[CAD and scene scripts]
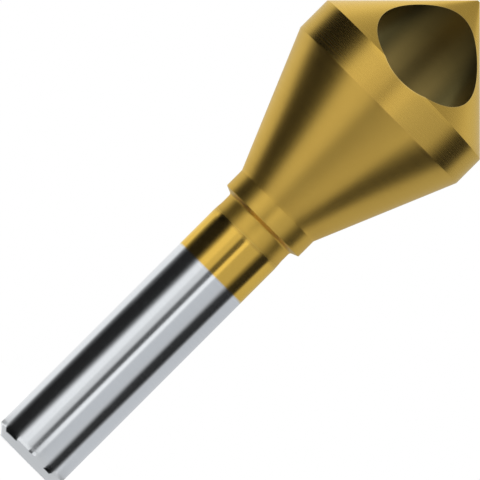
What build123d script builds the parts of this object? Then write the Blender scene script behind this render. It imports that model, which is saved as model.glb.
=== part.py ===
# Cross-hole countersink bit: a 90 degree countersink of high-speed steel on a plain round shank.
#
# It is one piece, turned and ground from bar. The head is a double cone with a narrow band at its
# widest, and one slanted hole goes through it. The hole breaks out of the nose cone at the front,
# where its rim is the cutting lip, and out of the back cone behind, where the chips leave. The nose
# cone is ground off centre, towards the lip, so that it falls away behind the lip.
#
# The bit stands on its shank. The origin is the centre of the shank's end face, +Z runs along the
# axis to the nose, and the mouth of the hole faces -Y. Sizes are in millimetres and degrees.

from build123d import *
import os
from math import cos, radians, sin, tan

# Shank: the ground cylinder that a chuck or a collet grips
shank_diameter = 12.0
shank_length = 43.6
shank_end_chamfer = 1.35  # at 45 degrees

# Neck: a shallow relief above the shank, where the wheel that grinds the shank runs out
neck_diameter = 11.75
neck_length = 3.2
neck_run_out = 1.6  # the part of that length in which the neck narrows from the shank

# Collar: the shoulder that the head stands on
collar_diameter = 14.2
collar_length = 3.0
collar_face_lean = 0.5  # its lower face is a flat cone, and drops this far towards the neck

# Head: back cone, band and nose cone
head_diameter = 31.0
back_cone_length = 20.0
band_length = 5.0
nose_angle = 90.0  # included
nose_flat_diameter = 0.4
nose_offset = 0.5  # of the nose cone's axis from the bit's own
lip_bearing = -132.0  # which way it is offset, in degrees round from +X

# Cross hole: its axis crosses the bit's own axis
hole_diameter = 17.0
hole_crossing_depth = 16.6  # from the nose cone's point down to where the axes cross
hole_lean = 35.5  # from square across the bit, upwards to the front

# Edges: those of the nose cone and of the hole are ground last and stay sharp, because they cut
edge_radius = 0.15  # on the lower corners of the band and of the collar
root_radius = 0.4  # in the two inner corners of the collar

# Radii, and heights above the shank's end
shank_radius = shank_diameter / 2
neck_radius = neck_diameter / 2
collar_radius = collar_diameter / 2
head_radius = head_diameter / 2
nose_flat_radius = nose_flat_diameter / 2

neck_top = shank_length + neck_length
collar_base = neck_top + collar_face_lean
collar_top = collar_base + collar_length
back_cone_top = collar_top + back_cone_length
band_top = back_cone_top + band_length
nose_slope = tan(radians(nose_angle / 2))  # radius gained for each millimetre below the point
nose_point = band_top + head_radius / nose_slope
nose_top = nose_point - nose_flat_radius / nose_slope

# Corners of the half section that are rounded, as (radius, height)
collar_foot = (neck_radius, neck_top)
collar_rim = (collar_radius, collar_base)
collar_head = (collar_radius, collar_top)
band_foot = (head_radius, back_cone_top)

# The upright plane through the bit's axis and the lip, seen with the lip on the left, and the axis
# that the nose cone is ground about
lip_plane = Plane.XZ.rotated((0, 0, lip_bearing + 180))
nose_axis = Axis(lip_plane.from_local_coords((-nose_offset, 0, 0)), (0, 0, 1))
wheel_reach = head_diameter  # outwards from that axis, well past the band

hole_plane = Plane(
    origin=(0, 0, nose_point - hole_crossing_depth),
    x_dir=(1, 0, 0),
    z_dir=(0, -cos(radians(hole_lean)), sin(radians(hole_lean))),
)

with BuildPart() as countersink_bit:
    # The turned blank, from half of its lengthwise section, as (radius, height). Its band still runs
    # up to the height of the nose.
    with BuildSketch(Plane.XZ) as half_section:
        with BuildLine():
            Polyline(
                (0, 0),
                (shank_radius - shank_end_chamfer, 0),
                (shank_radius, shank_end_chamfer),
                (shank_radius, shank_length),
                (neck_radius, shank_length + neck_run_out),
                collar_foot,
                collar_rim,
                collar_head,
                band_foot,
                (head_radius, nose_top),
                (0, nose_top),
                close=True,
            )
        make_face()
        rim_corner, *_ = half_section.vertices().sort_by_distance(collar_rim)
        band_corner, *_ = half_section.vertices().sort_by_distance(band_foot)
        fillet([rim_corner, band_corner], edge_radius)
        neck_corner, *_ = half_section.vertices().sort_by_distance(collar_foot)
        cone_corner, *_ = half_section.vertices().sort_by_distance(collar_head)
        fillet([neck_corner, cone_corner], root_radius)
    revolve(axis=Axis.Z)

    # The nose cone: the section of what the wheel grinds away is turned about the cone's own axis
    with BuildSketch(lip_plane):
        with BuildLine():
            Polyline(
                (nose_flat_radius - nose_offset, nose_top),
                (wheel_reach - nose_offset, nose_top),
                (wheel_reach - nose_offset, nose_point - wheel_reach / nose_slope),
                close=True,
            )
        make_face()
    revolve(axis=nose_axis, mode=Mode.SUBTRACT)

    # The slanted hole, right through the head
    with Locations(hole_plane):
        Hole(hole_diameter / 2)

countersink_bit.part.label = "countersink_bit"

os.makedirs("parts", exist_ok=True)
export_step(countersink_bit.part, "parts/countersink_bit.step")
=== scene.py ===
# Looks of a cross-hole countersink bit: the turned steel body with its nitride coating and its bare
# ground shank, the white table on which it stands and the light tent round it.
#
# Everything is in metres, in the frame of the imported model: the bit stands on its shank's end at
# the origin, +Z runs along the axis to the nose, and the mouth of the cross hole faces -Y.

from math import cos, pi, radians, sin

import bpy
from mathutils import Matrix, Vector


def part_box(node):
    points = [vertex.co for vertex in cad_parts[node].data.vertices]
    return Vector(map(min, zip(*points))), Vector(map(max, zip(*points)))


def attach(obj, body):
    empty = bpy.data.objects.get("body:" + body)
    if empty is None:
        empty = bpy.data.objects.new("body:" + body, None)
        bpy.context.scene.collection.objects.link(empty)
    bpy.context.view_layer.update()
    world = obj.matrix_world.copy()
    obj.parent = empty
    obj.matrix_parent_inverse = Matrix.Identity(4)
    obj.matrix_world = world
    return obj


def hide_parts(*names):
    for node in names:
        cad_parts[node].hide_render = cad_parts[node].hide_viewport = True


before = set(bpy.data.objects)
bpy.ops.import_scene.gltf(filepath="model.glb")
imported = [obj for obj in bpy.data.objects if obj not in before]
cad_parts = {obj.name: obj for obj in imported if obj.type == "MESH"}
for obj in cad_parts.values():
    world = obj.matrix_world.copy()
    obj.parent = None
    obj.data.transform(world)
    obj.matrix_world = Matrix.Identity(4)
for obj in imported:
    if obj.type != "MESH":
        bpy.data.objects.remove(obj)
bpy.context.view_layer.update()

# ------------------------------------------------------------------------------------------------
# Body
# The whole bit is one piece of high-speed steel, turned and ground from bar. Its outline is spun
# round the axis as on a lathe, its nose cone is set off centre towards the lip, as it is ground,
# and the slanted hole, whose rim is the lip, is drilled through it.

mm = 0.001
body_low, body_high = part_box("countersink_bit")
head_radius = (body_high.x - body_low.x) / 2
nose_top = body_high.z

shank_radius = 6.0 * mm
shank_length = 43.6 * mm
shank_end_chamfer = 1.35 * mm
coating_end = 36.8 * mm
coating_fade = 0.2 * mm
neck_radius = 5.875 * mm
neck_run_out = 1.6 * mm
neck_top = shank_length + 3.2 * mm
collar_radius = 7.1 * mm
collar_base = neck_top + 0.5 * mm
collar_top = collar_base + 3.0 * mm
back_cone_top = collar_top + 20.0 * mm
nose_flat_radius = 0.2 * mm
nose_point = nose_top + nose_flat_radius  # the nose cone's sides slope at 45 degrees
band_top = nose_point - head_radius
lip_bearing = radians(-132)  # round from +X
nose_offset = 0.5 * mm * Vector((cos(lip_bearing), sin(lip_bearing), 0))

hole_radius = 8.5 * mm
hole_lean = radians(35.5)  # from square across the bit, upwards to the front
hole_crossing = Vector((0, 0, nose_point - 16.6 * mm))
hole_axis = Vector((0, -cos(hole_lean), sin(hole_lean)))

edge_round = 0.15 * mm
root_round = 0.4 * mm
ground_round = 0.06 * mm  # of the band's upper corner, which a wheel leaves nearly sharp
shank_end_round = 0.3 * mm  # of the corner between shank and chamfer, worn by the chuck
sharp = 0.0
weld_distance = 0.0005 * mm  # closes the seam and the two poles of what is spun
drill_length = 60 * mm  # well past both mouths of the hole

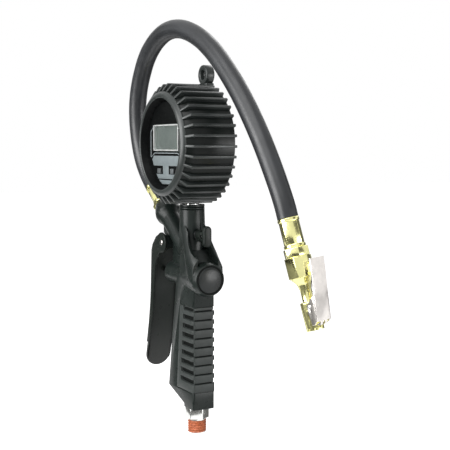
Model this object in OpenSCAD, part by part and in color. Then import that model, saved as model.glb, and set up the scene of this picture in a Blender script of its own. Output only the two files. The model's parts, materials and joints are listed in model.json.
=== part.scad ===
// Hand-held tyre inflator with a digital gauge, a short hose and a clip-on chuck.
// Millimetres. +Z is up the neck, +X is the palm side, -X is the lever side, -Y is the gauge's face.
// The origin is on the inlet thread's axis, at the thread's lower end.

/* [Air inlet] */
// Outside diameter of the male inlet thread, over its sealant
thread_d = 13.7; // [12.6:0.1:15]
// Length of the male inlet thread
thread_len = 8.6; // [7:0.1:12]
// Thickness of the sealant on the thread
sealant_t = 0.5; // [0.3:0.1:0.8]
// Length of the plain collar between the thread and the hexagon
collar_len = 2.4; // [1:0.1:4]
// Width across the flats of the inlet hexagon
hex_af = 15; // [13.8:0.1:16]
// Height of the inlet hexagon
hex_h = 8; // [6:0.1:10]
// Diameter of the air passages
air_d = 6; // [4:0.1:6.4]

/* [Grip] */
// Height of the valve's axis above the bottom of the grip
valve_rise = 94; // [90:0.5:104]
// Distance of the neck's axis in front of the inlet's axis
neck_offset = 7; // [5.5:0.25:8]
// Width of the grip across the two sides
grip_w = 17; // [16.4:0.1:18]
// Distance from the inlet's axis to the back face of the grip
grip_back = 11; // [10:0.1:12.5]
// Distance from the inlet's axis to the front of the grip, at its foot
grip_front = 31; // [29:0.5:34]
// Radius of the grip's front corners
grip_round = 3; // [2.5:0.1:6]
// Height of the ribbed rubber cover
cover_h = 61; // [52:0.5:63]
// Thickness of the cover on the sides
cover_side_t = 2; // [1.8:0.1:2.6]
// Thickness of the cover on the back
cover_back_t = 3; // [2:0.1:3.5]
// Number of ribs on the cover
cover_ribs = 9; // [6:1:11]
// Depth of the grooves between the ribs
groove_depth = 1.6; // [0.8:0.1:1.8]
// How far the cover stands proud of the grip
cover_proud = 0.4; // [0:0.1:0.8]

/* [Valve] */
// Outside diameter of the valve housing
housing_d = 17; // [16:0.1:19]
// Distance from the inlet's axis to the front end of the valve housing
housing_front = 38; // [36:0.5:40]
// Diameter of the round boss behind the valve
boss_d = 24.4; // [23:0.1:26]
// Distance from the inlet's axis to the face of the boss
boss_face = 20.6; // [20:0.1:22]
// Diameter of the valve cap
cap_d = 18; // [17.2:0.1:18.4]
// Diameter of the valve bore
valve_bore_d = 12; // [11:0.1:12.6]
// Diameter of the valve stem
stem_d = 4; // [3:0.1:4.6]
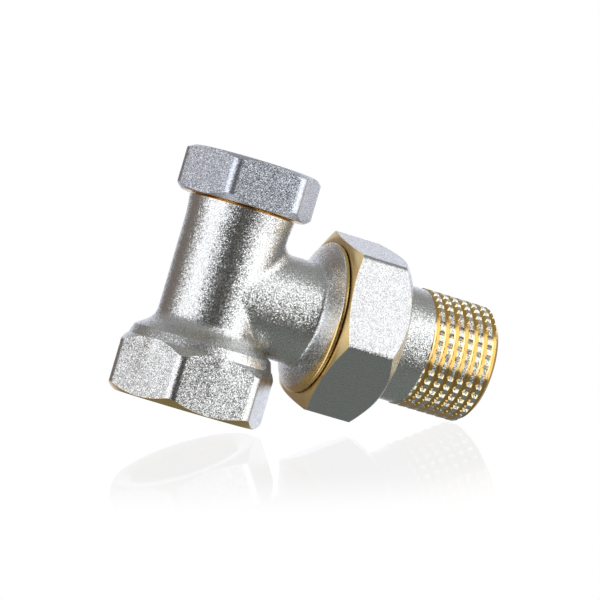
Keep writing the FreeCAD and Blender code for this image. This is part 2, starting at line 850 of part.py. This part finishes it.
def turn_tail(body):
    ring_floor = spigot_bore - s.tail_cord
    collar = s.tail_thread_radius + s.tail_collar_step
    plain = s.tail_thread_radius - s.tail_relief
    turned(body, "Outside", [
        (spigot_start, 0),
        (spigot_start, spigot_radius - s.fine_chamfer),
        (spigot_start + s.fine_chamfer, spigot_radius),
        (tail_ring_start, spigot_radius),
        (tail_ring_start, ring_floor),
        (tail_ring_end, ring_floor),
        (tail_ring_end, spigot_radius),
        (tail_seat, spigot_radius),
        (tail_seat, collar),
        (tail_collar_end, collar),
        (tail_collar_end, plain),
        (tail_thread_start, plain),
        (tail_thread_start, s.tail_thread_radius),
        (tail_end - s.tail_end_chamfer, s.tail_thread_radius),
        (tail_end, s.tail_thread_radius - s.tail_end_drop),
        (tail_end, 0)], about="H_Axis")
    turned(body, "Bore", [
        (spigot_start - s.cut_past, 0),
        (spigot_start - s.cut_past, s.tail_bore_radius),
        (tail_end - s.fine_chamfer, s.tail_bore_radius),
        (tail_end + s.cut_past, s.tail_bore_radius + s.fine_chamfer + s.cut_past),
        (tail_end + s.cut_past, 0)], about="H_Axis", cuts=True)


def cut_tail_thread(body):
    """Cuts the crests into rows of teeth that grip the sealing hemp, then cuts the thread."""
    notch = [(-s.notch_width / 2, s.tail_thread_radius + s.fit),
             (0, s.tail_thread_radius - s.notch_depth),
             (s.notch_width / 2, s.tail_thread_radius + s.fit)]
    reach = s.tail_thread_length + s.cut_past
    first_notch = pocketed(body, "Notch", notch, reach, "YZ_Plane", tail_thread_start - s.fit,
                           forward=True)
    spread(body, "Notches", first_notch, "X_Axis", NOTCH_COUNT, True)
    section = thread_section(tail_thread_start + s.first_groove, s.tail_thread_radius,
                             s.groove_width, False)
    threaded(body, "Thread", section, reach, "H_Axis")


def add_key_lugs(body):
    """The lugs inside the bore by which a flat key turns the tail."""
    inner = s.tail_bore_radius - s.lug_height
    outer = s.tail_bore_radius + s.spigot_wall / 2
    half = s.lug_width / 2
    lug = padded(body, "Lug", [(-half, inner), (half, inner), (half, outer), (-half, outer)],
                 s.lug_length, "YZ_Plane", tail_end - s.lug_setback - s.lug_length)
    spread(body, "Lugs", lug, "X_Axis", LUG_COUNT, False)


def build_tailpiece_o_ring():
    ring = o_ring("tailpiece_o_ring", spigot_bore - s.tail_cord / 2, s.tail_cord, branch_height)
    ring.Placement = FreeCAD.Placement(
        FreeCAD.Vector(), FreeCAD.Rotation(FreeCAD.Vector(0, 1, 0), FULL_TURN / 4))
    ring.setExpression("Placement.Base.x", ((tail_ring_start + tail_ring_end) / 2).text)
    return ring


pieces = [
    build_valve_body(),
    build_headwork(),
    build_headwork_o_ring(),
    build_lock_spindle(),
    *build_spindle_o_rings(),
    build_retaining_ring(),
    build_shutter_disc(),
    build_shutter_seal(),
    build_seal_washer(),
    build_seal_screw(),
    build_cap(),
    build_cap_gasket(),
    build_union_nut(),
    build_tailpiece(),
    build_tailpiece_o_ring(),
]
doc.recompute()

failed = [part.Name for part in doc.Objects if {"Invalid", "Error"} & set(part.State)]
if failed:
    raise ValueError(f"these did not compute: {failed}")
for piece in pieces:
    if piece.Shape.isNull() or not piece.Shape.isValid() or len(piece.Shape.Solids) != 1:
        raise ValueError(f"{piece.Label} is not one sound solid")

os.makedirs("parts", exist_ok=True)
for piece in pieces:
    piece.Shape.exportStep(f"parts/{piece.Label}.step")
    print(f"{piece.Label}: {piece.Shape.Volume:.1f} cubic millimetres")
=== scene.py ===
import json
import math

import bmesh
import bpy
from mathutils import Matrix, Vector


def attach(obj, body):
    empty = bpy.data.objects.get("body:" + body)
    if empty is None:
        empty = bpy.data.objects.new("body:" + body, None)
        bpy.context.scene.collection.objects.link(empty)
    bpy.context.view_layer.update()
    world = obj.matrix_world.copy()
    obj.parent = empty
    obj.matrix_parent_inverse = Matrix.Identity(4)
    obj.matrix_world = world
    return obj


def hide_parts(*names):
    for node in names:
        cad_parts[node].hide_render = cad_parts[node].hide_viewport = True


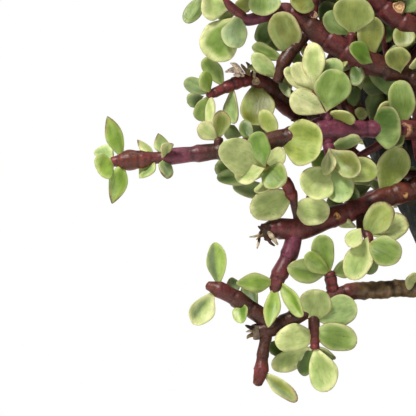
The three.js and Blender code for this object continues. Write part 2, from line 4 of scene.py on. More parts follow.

#### [The task]
Copy verbatim the line that contains "# The slanted", the line that contains "before = set(bpy.data.objects)", and all lines between them.

#### [Exercise answer]
    # The slanted hole, right through the head
    with Locations(hole_plane):
        Hole(hole_diameter / 2)

countersink_bit.part.label = "countersink_bit"

os.makedirs("parts", exist_ok=True)
export_step(countersink_bit.part, "parts/countersink_bit.step")
=== scene.py ===
# Looks of a cross-hole countersink bit: the turned steel body with its nitride coating and its bare
# ground shank, the white table on which it stands and the light tent round it.
#
# Everything is in metres, in the frame of the imported model: the bit stands on its shank's end at
# the origin, +Z runs along the axis to the nose, and the mouth of the cross hole faces -Y.

from math import cos, pi, radians, sin

import bpy
from mathutils import Matrix, Vector


def part_box(node):
    points = [vertex.co for vertex in cad_parts[node].data.vertices]
    return Vector(map(min, zip(*points))), Vector(map(max, zip(*points)))


def attach(obj, body):
    empty = bpy.data.objects.get("body:" + body)
    if empty is None:
        empty = bpy.data.objects.new("body:" + body, None)
        bpy.context.scene.collection.objects.link(empty)
    bpy.context.view_layer.update()
    world = obj.matrix_world.copy()
    obj.parent = empty
    obj.matrix_parent_inverse = Matrix.Identity(4)
    obj.matrix_world = world
    return obj


def hide_parts(*names):
    for node in names:
        cad_parts[node].hide_render = cad_parts[node].hide_viewport = True


before = set(bpy.data.objects)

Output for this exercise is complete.